Numerical Procedure for Polycrystalline Ferroelectric/Ferroelastic Problems Using Landau's Phenomenological Model

抄録

This paper proposes a finite element procedure for the simulations of material nonlinearity so-called domain switching in polycrystalline ferroelectric/ferroelastic bodies. Conventional FEM, which has been used for linear piezoelectric analyses, is not appropriate for solving the nonlinear problem from thermodynamic viewpoint because it corresponds to finding a saddle point of functional. Therefore, we use a recently proposed alternative FEM that corresponds to finding local minimum points of functional. In the alternative FEM, both mechanical displacement and vector potential for electric displacement instead of scalar potential are chosen as unknown variables. As a constitutive law in each crystal, we adopt a class of Landau's potential energy models, which is a popular phenomenological description for phase transitions in solid-state physics.

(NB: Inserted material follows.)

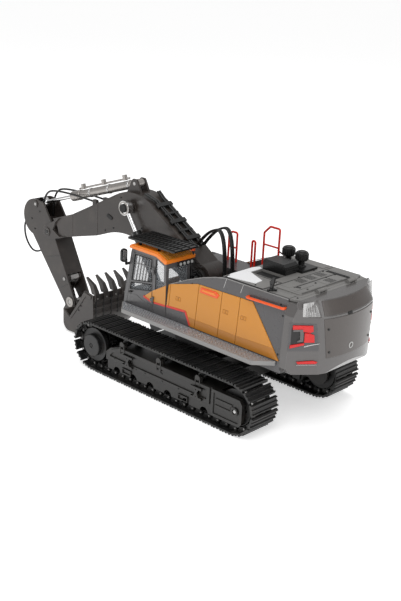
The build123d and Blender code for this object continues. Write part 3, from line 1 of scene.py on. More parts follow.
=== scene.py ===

Because the processes of the nonlinear behavior are essentially dynamic phenomena and the total potential of the system may have local minimum solutions, we employ a dynamic formulation for the nonlinear analyses with the consideration of Debye-type dielectric relaxation and mechanical wave propagation. Numerical examples of a two-dimensional polycrystalline ferroelectric model are shown and the results can qualitatively predict ferroelectric behaviors such as hysteresis curves and butterfly curves.